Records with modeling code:

/---

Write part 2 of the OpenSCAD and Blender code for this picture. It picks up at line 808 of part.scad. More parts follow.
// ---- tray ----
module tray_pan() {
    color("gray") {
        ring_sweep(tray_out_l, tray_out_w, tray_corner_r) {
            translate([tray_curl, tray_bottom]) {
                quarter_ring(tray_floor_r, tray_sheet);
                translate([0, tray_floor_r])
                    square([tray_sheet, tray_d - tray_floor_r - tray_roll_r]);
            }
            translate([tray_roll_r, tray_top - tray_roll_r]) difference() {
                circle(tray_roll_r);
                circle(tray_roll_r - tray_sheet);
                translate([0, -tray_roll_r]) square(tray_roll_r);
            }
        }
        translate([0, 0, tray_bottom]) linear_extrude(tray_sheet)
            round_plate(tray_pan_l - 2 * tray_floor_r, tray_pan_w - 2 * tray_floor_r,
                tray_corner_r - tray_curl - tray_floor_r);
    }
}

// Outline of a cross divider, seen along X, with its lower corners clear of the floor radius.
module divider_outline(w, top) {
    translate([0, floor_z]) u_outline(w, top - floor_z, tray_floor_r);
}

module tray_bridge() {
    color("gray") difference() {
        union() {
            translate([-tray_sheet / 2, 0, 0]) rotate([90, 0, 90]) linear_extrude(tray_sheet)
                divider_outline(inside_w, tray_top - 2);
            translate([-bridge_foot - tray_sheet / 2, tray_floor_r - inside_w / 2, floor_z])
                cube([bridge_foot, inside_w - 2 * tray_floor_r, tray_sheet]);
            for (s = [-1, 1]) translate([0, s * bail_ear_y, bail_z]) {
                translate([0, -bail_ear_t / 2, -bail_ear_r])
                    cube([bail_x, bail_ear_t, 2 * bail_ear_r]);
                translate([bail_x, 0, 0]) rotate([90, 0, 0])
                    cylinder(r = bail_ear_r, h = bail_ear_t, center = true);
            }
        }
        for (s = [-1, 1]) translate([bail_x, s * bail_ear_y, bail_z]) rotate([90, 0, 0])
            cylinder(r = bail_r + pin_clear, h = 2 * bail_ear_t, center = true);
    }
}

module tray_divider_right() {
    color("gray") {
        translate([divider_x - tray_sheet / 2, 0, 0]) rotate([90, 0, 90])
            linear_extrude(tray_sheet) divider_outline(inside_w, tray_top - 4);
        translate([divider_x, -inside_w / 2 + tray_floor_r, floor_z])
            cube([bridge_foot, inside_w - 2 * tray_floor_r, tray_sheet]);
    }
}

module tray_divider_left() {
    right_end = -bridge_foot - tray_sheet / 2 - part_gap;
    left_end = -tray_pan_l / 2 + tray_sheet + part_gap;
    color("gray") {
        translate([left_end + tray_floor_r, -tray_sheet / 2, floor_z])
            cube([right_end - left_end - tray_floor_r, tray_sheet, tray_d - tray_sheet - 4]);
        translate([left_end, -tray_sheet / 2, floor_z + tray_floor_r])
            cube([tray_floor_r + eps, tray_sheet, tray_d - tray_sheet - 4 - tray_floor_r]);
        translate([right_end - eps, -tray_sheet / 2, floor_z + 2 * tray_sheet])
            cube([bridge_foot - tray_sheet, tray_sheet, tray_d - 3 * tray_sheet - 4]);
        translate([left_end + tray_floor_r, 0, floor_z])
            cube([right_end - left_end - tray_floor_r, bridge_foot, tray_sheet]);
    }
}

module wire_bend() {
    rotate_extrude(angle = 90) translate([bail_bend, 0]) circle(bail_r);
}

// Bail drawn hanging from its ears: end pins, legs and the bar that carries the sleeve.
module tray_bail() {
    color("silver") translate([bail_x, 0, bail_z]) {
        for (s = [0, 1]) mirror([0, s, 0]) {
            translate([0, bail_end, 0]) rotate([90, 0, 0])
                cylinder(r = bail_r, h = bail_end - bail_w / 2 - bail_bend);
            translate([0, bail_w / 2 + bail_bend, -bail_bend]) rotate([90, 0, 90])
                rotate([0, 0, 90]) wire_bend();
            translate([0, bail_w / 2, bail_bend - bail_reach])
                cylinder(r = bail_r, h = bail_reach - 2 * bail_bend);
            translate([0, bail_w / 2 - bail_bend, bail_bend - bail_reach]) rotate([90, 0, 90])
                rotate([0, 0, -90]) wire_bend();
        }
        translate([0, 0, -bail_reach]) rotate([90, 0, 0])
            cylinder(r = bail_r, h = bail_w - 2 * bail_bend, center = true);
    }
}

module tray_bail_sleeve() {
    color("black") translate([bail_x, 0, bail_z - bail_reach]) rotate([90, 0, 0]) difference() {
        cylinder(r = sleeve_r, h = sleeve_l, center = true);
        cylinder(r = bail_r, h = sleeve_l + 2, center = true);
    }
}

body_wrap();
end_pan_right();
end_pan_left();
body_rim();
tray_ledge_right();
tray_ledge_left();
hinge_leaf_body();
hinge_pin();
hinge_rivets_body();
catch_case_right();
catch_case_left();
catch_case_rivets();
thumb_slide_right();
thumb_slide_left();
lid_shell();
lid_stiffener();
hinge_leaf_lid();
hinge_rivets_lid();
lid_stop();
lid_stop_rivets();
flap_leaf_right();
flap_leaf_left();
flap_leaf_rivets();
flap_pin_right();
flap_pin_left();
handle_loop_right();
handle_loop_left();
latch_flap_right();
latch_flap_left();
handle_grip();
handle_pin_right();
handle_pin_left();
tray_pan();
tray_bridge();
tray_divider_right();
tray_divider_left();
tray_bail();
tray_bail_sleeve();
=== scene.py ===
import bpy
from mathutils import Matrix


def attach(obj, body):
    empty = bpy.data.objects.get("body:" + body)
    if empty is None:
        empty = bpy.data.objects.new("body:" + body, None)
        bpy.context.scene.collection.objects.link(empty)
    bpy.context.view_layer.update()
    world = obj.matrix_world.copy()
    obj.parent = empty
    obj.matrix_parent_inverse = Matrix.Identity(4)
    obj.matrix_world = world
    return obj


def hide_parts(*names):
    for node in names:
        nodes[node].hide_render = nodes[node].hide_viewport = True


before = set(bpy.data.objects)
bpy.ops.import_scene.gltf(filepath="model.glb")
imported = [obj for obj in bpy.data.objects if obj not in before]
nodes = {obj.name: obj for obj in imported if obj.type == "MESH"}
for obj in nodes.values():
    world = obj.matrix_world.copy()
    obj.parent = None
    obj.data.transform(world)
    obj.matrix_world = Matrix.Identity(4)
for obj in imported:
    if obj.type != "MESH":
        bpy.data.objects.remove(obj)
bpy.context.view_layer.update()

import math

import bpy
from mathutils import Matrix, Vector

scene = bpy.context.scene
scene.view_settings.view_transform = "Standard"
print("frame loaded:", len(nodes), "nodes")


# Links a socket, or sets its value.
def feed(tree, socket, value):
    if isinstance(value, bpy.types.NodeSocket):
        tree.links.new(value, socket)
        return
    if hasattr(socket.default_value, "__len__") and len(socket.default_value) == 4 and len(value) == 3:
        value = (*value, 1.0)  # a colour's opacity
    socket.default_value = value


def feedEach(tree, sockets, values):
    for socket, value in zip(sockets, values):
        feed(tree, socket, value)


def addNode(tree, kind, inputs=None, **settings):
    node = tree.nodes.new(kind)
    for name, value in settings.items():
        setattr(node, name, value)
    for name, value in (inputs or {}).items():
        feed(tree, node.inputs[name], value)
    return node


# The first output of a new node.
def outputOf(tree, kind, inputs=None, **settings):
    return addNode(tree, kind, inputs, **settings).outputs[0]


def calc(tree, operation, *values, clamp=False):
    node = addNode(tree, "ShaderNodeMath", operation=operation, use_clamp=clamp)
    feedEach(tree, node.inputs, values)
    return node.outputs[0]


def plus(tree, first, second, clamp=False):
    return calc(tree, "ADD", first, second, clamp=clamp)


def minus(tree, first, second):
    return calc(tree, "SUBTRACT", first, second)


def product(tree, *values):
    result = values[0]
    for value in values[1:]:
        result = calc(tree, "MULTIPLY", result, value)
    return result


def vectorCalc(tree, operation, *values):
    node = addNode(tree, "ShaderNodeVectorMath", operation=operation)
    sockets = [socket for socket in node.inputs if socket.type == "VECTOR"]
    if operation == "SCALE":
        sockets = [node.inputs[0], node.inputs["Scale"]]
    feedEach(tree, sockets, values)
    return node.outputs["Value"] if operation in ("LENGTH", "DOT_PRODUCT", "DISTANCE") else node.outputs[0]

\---
/---

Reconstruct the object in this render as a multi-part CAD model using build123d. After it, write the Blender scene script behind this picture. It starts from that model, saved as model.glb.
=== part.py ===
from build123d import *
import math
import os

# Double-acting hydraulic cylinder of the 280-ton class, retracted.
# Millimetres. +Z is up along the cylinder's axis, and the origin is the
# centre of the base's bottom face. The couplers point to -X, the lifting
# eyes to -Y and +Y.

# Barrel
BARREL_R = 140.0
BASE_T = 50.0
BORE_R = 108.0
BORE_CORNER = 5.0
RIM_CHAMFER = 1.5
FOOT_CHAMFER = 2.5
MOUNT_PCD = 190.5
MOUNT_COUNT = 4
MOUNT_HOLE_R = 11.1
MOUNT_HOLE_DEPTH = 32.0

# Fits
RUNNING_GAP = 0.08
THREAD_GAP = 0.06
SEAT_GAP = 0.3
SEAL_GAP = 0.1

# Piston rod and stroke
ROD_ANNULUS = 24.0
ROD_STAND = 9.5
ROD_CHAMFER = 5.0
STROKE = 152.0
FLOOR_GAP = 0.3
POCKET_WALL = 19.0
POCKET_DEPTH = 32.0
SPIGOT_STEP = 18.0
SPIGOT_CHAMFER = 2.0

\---

**WHAT NEEDS TO BE DONE**
Repeat, character for character, the lines of the material above from the line with "handle_loop_left();" through the line with "obj.matrix_world = world".

**SOLUTION FOR THIS PROBLEM**
handle_loop_left();
latch_flap_right();
latch_flap_left();
handle_grip();
handle_pin_right();
handle_pin_left();
tray_pan();
tray_bridge();
tray_divider_right();
tray_divider_left();
tray_bail();
tray_bail_sleeve();
=== scene.py ===
import bpy
from mathutils import Matrix


def attach(obj, body):
    empty = bpy.data.objects.get("body:" + body)
    if empty is None:
        empty = bpy.data.objects.new("body:" + body, None)
        bpy.context.scene.collection.objects.link(empty)
    bpy.context.view_layer.update()
    world = obj.matrix_world.copy()
    obj.parent = empty
    obj.matrix_parent_inverse = Matrix.Identity(4)
    obj.matrix_world = world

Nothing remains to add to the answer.